Something on the night of December 7, 1916, caused a ouija-board to spell for Joan and me,

 

"I am Stephen L——." The same something caused the ouija­board to spell what purported to be the facts of Stephen L—— 's death. On January 15, 1917, something prompted the ouija­board to direct us to look for a certain book. We looked, found the book, and therein was the story of a real Stephen L——, how he had died, and when and where; and the statements of this story were the same as those of the narrative that had been spelled out on the ouija-board over a month before.

 

Obviously the chain of circumstances is extraordinary only in the event that Joan and I, prior to December 7, 1916, were ignorant of Stephen L——. We have testified to that ignorance. To the best of our knowledge and belief we were ignorant, not only of the death of Stephen L——, but of his ever having lived.

 

Of what are these extraordinary circumstances evidence? On what basis can they be explained?

 

Four possible explanations suggest themselves. They are:

 

1. Guess.

2. Telepathy.

3. The subconscious-mind theory. 4. The spiritistic theory.

 

And at least one other explanation might be offered—the cosmic-mind theory. But this, it would seem, is pure theory, having neither traditional nor experimental backing.
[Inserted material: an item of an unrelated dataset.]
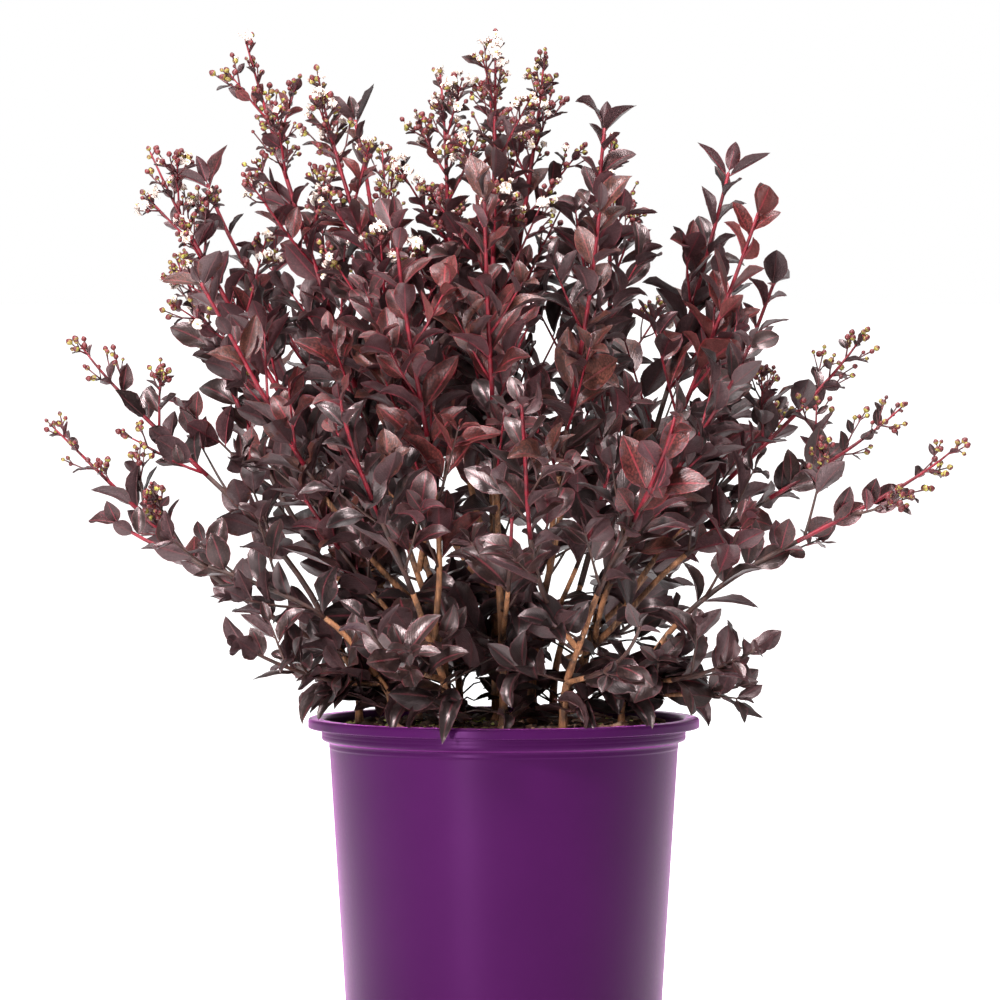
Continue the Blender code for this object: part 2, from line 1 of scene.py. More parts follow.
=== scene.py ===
import bmesh
import bpy
import json
import math
import random
from collections import defaultdict

import numpy as np
from mathutils import Matrix, Vector, noise

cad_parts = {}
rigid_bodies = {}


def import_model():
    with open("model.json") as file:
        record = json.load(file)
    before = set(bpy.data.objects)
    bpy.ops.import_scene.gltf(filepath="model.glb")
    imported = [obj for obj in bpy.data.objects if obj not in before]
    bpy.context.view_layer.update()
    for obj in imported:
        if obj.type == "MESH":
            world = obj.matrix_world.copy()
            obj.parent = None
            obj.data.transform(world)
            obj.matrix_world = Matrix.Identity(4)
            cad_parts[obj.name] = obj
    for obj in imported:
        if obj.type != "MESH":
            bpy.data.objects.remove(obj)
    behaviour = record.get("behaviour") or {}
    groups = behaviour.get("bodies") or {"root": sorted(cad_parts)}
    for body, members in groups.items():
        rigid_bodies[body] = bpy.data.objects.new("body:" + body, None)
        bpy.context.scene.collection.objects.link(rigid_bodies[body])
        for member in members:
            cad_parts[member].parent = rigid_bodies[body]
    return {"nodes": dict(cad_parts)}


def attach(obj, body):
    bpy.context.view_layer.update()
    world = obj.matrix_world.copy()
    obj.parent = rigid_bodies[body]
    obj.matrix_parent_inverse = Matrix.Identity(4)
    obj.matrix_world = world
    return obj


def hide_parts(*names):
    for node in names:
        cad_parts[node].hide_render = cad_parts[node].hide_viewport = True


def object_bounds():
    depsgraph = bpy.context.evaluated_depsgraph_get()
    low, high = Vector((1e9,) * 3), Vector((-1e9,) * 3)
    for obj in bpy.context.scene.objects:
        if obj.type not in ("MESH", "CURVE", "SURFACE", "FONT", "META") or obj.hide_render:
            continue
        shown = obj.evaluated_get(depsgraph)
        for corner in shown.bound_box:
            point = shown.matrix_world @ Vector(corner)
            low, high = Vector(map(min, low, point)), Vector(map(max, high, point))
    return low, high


# Potted crape myrtle: a moulded pot, its potting mix, bark stems, and dark leafy shoots with buds and flowers
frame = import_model()
cadLow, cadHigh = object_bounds()
up = Vector((0, 0, 1))


# Studio: a level, far camera, pale floor and soft boxes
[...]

Perhaps it can be best discussed later, in the light of Stephen's philosophy.

 

Is not the "guess" explanation hopeless? Joan and I were not guessing that night of December 7, 1916. We were not doing anything of which we were aware, save that, while waiting for the storm to stop, we sat with our fingers resting on a piece of wood. Yet granted we were guessing and didn't know it, granted one or the other of us unconsciously chanced the opinion that there was once a person named Stephen L——, and that he was killed in the course of military service in Europe, would it not have been an impossible coincidence that our guess, wholly without foundation, should have proved true, not simply in a general way, but in detail?

 

Was telepathy at the root of the occurrence? Was the thought of some person here on earth to whom Stephen was known transferred in strange fashion to Joan and me as we sat at the ouija-board? Granted thought can and does transfer itself from one person to another through channels other than the senses, is it conceivable that so circumstantial a story as that of Stephen's death was thus transferred—accurately?

 

The subconscious-mind theory has already caused us to pause; even in the present case it must, I feel, arrest most thoughtful consideration. This theory implies that, though Joan and I had no conscious knowledge of Stephen L——, his existence and death had, as a matter of fact, been brought to our attention prior to December 7, 1916; that we forgot what we had known; and that in some way or other the ouija-board called this knowledge back into conscious thought. This seems unlikely. Stephen L—— had been dead only a matter of months. If Joan and I, or one of us, once knew of his death, how brief a time had been required to wipe the fact clean from our memories!

 

Concerning the spiritistic theory I shall say at this time only that Stephen's philosophy, which is the primary theme of this record, goes to the entire question of the possibility and reasonableness of survival after death.

 

It was a startling test Stephen had given us. Yet when the shock of it had passed we found ourselves still vacillating, though there was an added difficulty:

 

Up to the day of Stephen's identification we could, when so inclined, dismiss him as a mere fiction. With Stephen thus out of the way, we were free to regard his philosophy as the product of our own subconsciousness. This explanation of the mystery we might, and assuredly did, doubt, yet there was no external evidence to the contrary. Now we had to square with the subliminal theory, not only Stephen's philosophy, but Stephen himself.

 

How accept the thought that we once knew of Stephen L— —, yet forgot that knowledge so completely that even the anomaly of its writing itself out on the ouija-board failed to refresh our memories?